The teacher one day annoys me because she has such a plaintive tone. “In our culture, rest is not something we know how to do,” she keeps saying. “In our culture, we’re really bad at. . .” Then she says: “Everything in here is the exact same as everything out there.” My mind bucks; I don’t buy it. Meanwhile, what she's teaching me about how to breathe is making my whole body feel like there is new air bubbling in my blood, and that air is full of music.

Because my 300 square foot apartment is across the street from the yoga studio, I catch, in the crease where the window swoops into an oval-shape, a perfectly framed vision of my own home and a patch of blue sky. Its windows elongate; the fire-escape looks almost holy.
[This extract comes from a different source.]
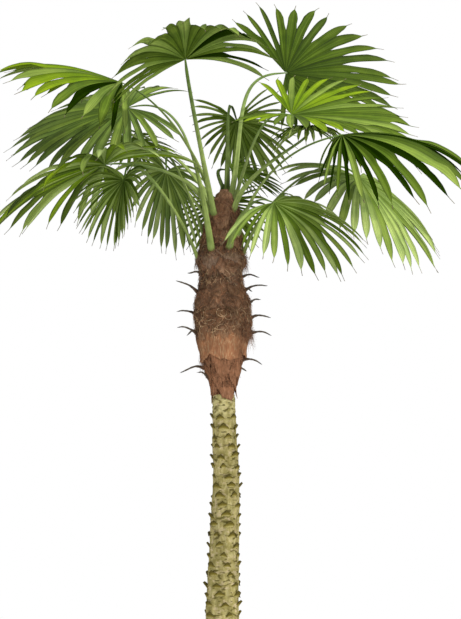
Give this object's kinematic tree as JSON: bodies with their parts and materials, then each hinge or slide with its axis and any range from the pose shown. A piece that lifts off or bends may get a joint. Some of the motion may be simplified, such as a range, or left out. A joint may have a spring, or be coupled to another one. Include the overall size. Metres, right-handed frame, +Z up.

Seeing your life from the outside makes you a sentimentalist. I think of all the living I do in there. Is it good living? A lot of it is happy . . .

I had a friend in college who, when she felt miserable, donated blood. She later became a nurse.

Blood, hair, energy. The desire to serve. There must be some way to feel that the human body is not a sort of parasite on the environment, especially when I am sure it is capable of so much clean appetite, such joy and goodness.

I had another female friend who used to cut my hair in the backyard of a different Brooklyn apartment. The place was cheap and illegal, and no one maintained it. The yard climbed to our necks with something like kudzu, mice and wild roses. In a clear space I'd sit in a chair, and she’d trim away, making a fibrous, tinny music.

She didn't sweep up the hair. I didn't like seeing my hair on the raw dirt and the first time, I stooped to pick it up. I guess I'm superstitious. I didn't want the dirt to think I was dead. “Don't worry,” she said, “the hair will be gone tomorrow. The birds will take it for their nests.”